Earlier in the interview, Biden had said the U.S. stood by its “One China” policy, in which it has avoided formal recognition of the government in Taipei or providing it a binding security guarantee.
“We agree with what we signed onto a long time ago. And that there’s One China policy, and Taiwan makes their own judgments about their independence. We are not moving – we’re not encouraging their being independent,” he said. “That’s their decision.”
At a news briefing Monday in Beijing, Chinese Foreign Ministry spokeswoman Mao Ning urged the U.S. to “fully understand the extremely important and highly sensitive nature of the Taiwan question and abide by the one China principle.”
Failing to do so, she added, could cause “further damage to China-US relations and peace and stability across the Strait.”
Biden has made similar statements on at least four other occasions as president, spurring protests from Beijing and adding new uncertainty to Washington’s longstanding policy of “strategic ambiguity” toward Taiwan. China claims Taiwan as its territory, even though the Communist Party has never controlled it, and hasn’t ruled out force to prevent its formal independence.
“China has long assumed that the U.S. would intervene to defend Taiwan, so these statements don’t change PLA plans,” said Bonnie Glaser, director of the Asia Program at the German Marshall Fund, referring to China’s military. “If Biden is serious about defending Taiwan, he’ll attach a much higher priority to bolstering the U.S. military’s capability to defend Taiwan if attacked.”
U.S. relations with China have deteriorated further in the wake of House Speaker Nancy Pelosi’s trip to the island last month, with China cutting off climate and military talks and holding its most provocative military exercises near Taiwan in decades. Still, there’s been no indication that the tensions have scuttled plans for Biden and Xi to hold their first face-to-face summit in November.
That could yet change if Congress passes the Taiwan Policy Act, which is now under discussion in Washington. The Senate Foreign Relations Committee approved a bill on Wednesday that would formally designate Taiwan a “major non-NATO ally” and give it more military hardware, even as the White House has expressed concerns over the legislation.
“The biggest problem we have is that what the White House says is our Taiwan policy and what Biden says is our Taiwan policy contradict each other,” said Lev Nachman, assistant professor at National Chengchi University.
“Even though this is not the first time Biden has made such comments, today’s context makes them hit extra hard because of the Taiwan Policy Act’s ongoing debate and the recent Chinese military drills in the Taiwan Strait,” he added. “The worry is that this will exacerbate Taiwan’s current high-tension moment rather than reduce it.”

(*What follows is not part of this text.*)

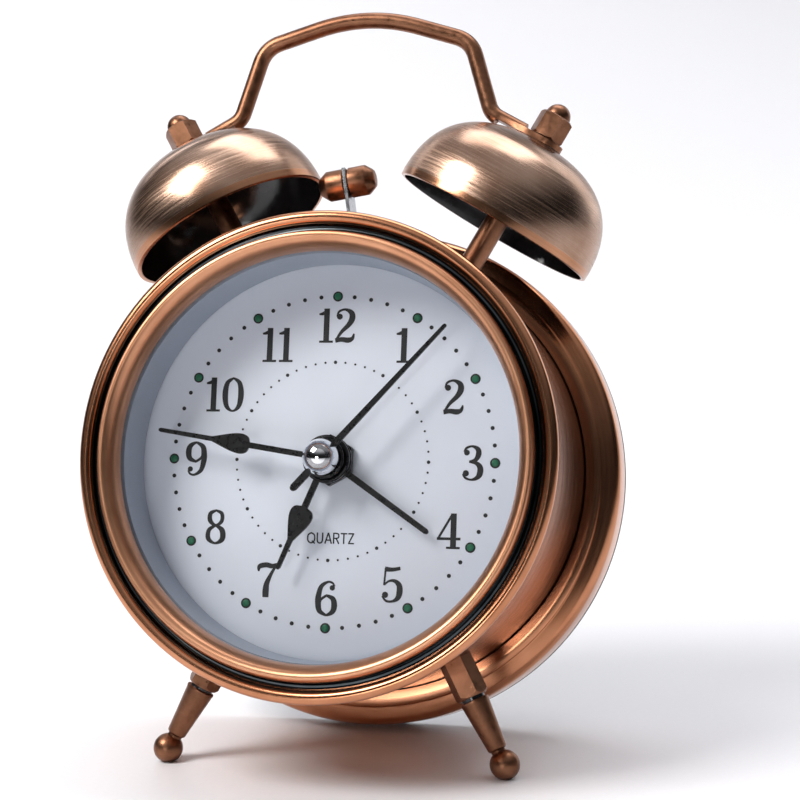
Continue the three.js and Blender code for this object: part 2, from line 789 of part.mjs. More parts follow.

The Taiwanese Foreign Ministry expressed “sincere gratitude towards President Biden’s reiteration that the U.S. government has rock-solid security commitments to Taiwan,” the agency said in a statement, praising the administration for showing that “it supports Taiwan through multiple public remarks and specific actions.”
In May, Biden said “yes” when asked if the U.S. was prepared to become “involved militarily” if it had to. White House officials later said Biden simply meant the U.S. would provide military equipment to Taiwan, not send troops to defend the island if China attacks.

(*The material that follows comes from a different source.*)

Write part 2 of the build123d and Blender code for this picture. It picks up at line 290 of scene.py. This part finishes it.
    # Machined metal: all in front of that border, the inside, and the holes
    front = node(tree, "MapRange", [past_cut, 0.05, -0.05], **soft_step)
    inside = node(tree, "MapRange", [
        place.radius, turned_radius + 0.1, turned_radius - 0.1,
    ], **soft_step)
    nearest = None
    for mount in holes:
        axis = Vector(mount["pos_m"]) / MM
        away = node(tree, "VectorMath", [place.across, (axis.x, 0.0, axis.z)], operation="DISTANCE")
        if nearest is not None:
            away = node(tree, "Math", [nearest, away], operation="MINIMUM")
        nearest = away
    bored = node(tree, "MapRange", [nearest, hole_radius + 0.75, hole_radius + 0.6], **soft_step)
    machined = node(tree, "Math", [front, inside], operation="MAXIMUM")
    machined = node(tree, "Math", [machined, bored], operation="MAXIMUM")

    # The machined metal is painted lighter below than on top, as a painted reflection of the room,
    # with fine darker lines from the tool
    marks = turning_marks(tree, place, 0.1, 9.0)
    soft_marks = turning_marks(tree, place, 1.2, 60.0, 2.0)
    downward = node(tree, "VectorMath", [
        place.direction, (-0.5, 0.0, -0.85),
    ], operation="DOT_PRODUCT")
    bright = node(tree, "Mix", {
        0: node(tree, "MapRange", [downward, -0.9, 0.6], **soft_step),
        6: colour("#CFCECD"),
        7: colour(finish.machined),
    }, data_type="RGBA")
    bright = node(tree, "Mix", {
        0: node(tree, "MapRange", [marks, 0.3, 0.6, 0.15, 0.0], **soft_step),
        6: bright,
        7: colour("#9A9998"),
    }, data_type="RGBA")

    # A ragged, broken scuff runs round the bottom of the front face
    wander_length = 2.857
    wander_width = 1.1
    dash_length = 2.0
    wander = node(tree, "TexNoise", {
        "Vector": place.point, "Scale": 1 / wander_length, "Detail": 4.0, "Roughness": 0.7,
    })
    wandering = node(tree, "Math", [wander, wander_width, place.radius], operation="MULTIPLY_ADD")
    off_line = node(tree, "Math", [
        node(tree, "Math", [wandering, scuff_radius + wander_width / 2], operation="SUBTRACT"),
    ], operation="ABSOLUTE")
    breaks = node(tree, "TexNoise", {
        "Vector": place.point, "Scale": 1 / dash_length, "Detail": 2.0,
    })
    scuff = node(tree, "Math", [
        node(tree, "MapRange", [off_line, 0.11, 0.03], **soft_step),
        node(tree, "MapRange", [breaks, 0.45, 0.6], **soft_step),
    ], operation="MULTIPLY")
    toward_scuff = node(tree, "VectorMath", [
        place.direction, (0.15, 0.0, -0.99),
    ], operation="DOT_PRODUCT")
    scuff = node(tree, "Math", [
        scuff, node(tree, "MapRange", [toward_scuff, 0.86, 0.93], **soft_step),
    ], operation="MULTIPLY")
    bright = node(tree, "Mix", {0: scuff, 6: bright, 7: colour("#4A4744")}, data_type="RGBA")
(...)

Back then, China’s Foreign Ministry expressed “strong dissatisfaction and firm opposition” to Biden’s previous remarks, saying the U.S. risked undermining peace and stability in the Taiwan Strait. President Xi Jinping reaffirmed China’s resolve to defend its claim to Taiwan in a call with Biden in July, telling the U.S. leader that “those who play with fire will perish by it.”
The U.S. announced another round of weapons sales to Taiwan this month, totaling over $1 billion. “We’ve been adamant about being committed to Taiwan’s self-defense and moving that forward,” National Security Council spokesman John Kirby said last week.

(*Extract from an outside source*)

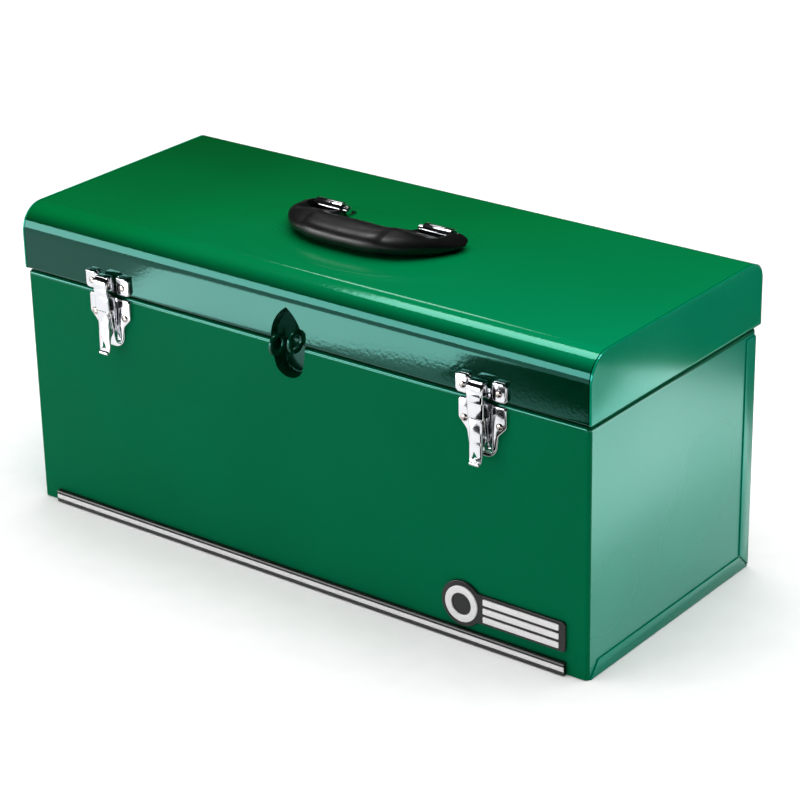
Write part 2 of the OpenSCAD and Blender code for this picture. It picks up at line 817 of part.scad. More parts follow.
module tray_handle() {
    grip_h = 12;
    top_z = tray_z0 + tray_h + tray_handle_rise;
    color("silver") translate([0, tray_mid, 0]) difference() {
        to_front(bow_t) translate([0, (bow_foot_z + top_z) / 2]) difference() {
            round_rect(tray_handle_l, top_z - bow_foot_z, 10);
            translate([0, -grip_h]) round_rect(tray_handle_l - 4 * bow_leg, top_z - bow_foot_z, 7);
        }
        for (s = [-1, 1])
            translate([s * (tray_handle_l / 2 - bow_leg), 1, bow_foot_z + 12]) rod_y(shank_r, bow_t + 2);
    }
}

module tray_rivets() {
    color("silver") for (s = [-1, 1])
        translate([s * (tray_handle_l / 2 - bow_leg), tray_mid, bow_foot_z + 12]) {
            rod_y(shank_r, bow_t);
            translate([0, -bow_t, 0]) rivet_head(rivet_r);
        }
}

body_front_and_ends();
body_back_and_floor();
tray_ledge_left();
tray_ledge_right();
hinge_leaf_body();
hinge_pin();
padlock_eye_body();
trim_moulding();
trim_bright_insert();
badge_plate();
badge_emblem();
latch_left_base();
latch_right_base();
latch_left_rivets();
latch_right_rivets();
latch_left_pivot_pin();
latch_right_pivot_pin();
lid_shell();
lid_end_left();
lid_end_right();
hinge_leaf_lid();
padlock_eye_lid();
strike_left();
strike_right();
strike_left_rivets();
strike_right_rivets();
handle_bracket_left();
handle_bracket_right();
handle_rivets();
handle_backing_plate();
handle_grip();
handle_pivot_bars();
latch_left_lever();
latch_right_lever();
latch_left_link();
latch_right_link();
latch_left_link_pin();
latch_right_link_pin();
tray_pan();
tray_divider();
tray_handle();
tray_rivets();
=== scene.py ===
# %% [markdown]
# # Sheet-steel hand toolbox
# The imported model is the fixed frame: it holds every part at its real size and place, grouped into the
# bodies that move. The looks are built round it, part by part, and each new piece rides on the body it
# belongs to.
# %% Load the frame
import math
import bpy
import bmesh
import numpy as np
from mathutils import Matrix, Vector


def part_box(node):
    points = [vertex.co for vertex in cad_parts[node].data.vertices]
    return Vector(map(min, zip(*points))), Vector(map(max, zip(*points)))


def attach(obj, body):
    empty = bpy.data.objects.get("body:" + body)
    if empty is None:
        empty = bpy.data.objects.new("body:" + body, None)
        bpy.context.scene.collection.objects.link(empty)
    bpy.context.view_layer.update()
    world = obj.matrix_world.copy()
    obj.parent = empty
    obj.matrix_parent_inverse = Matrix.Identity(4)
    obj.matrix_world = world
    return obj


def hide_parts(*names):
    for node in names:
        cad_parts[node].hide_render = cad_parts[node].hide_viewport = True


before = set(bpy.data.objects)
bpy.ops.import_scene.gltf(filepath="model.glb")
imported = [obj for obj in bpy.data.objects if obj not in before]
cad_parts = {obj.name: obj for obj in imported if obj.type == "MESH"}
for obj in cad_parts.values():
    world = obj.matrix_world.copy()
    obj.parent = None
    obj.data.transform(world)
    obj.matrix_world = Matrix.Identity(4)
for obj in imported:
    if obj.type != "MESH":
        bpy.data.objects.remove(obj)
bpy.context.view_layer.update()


# %% [markdown]
# Everything below is worked out in millimetres, as a sheet-metal drawing would be, and turned to metres
# once, when a mesh is made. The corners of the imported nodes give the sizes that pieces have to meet.
# %% Sizes read from the frame
def corners(node):
    """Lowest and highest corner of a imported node, in millimetres."""
    low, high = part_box(node)
    return np.array(low) * 1000, np.array(high) * 1000


lid_low, lid_high = corners("lid_shell")
lid_y0, lid_y1, lid_z0, lid_top = lid_low[1], lid_high[1], lid_low[2], lid_high[2]
body_low, body_high = corners("body_front_and_ends")
half_l, front_y, rim_z = body_high[0], body_low[1], body_high[2]
back_high = corners("body_back_and_floor")[1]
sheet = 1.0
seam_z = (rim_z + lid_z0) / 2
sides = ((-1, "left"), (1, "right"))
print("lid", lid_y0, lid_y1, lid_z0, lid_top, "body half length", half_l, "rim", rim_z)

# %% [markdown]
# A piece is one grid or a few grids of points with faces between neighbours. Faces are made for a whole
# grid at once; a closed direction joins its last row to its first. Doubled points at poles and seams are
# merged, and the normals of the closed skin are then turned outwards.
# %% Mesh helpers
def grid(points, close_u=False, close_v=False):
    """Points of shape (u, v, 3) and the quads between neighbours, either direction closed if asked."""
    nu, nv = points.shape[:2]
    i, j = np.meshgrid(np.arange(nu - (not close_u)), np.arange(nv - (not close_v)), indexing="ij")
    i2, j2 = (i + 1) % nu, (j + 1) % nv
    quads = np.stack([i * nv + j, i2 * nv + j, i2 * nv + j2, i * nv + j2], -1).reshape(-1, 4)
    return points.reshape(-1, 3), quads.tolist()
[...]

Meanwhile, Biden reiterated U.S. financial commitments to Ukraine, saying the support will continue “as long as it takes.”
The U.S. has provided more than $15 billion of aid to President Volodymyr Zelenskiy, with Biden pledging $600 million in additional weaponry this month. The Ukrainian president renewed his pledge Sunday to retake all Russian-controlled territory, after recent gains in Kharkiv and other regions.
Asked whether Ukraine is winning, Biden said it’s “not losing the war,” although the carnage and destruction make it “hard to count that as winning.”
He warned President Vladimir Putin of a “consequential” response if Russia were to use chemical or tactical nuclear weapons in its war.
“It’ll be consequential,” Biden said. “They’ll become more of a pariah in the world than they ever have been. And depending on the extent of what they do will determine what response would occur.”